* [WORK INSTRUCTIONS]
Write only the number of lines in the records beneath that hold "down".

** Start THE RECORDS **

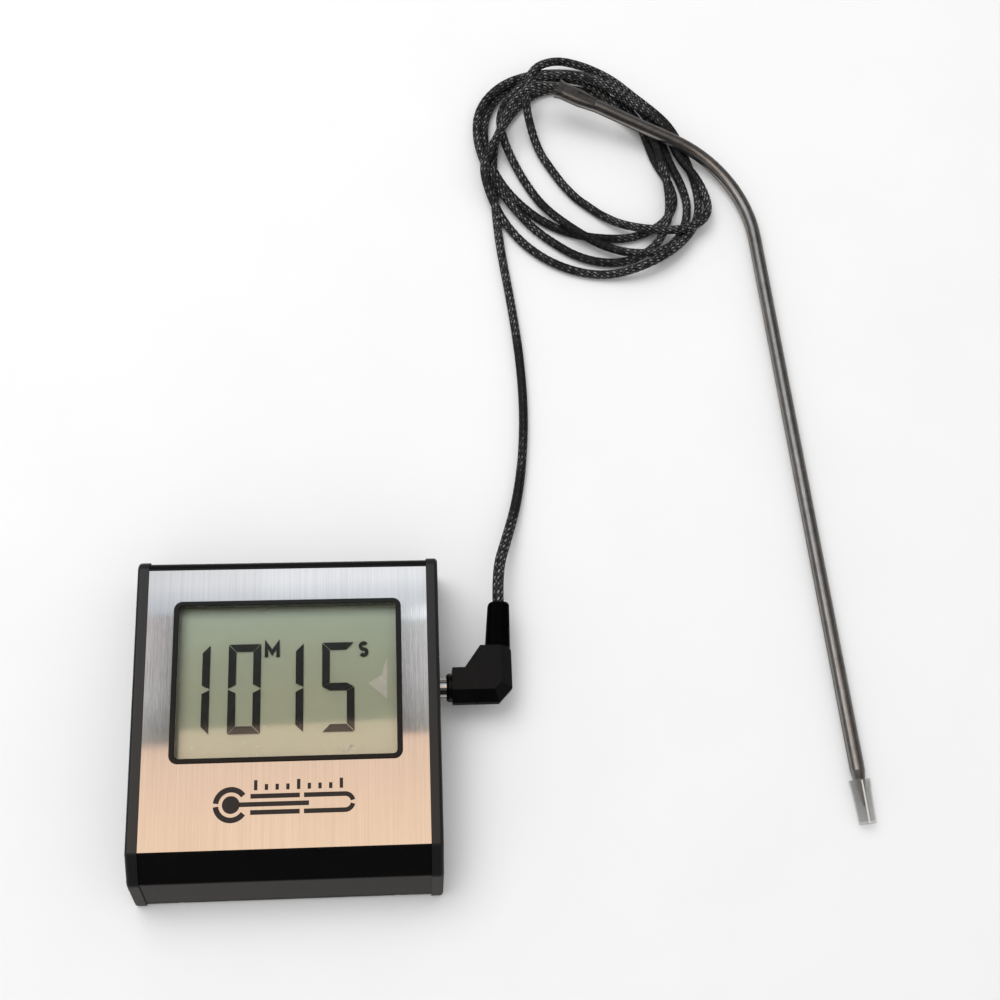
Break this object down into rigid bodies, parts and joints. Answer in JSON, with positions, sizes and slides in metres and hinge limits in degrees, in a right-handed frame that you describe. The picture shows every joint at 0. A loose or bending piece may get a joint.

** End THE RECORDS **
** Start THE RECORDS **

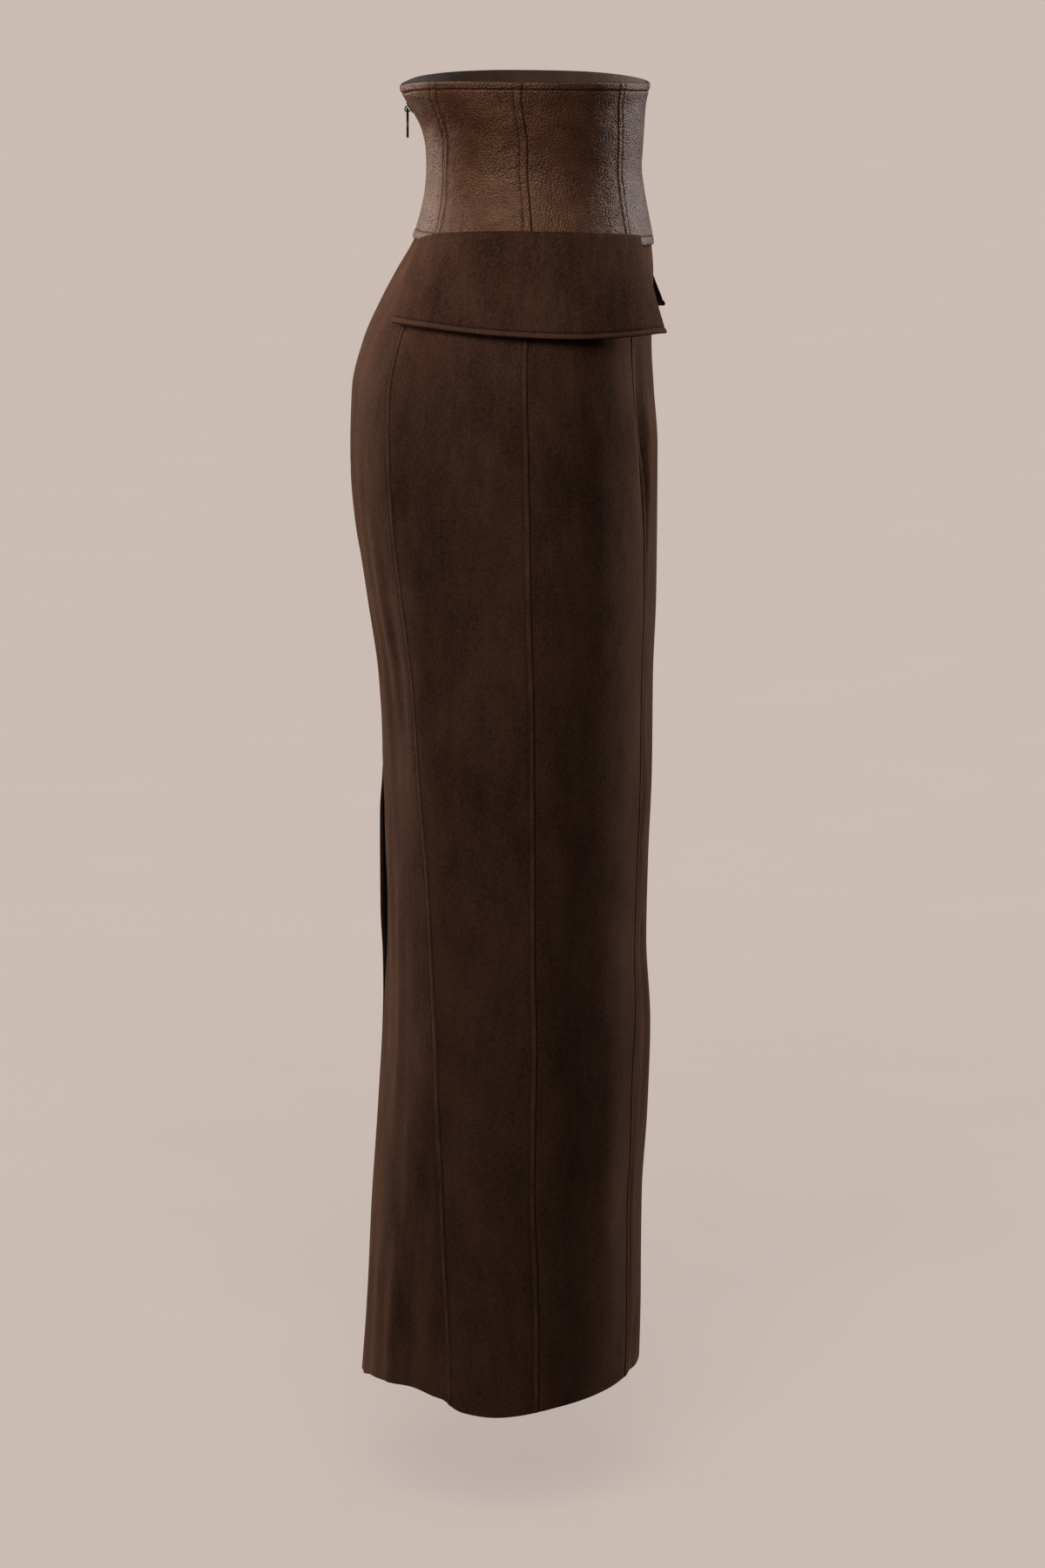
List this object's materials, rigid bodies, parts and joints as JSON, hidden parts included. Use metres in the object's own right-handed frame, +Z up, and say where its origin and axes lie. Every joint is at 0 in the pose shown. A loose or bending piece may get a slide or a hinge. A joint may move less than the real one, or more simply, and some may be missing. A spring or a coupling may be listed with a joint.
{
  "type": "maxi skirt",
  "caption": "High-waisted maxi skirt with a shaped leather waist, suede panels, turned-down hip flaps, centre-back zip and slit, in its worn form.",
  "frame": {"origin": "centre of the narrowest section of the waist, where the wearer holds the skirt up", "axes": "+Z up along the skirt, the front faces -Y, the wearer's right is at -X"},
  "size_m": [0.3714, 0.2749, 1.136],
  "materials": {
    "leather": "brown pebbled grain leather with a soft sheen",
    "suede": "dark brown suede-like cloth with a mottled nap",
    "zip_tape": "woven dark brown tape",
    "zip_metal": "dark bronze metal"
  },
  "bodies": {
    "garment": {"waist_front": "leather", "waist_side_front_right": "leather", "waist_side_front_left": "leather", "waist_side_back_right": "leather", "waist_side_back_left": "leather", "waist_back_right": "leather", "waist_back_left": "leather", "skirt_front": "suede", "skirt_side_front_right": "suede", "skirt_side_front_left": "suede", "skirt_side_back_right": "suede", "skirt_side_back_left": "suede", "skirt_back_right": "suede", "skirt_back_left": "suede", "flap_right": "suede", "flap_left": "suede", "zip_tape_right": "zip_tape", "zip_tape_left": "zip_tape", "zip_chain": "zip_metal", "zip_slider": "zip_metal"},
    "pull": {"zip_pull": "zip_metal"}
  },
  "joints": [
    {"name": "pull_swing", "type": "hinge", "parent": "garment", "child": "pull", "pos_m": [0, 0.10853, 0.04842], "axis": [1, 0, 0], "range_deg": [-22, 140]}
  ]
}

** End THE RECORDS **
** Start THE RECORDS **

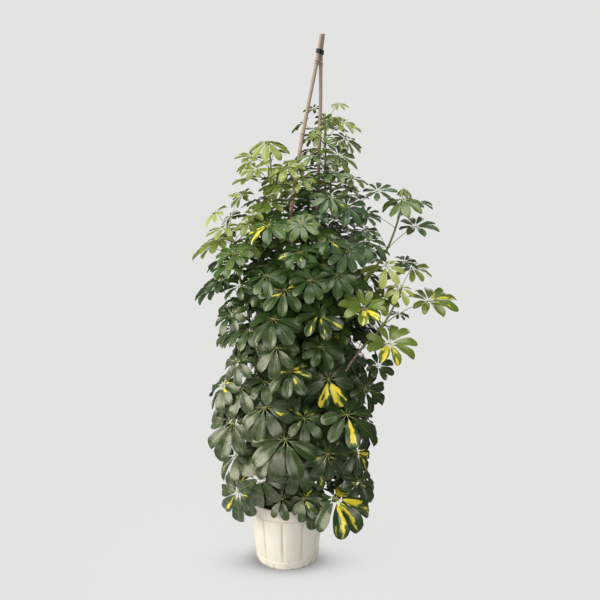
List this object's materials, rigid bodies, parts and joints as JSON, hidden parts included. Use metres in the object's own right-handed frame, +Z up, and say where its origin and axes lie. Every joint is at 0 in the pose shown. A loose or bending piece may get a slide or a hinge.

** End THE RECORDS **

* [RIGHT ANSWER]
2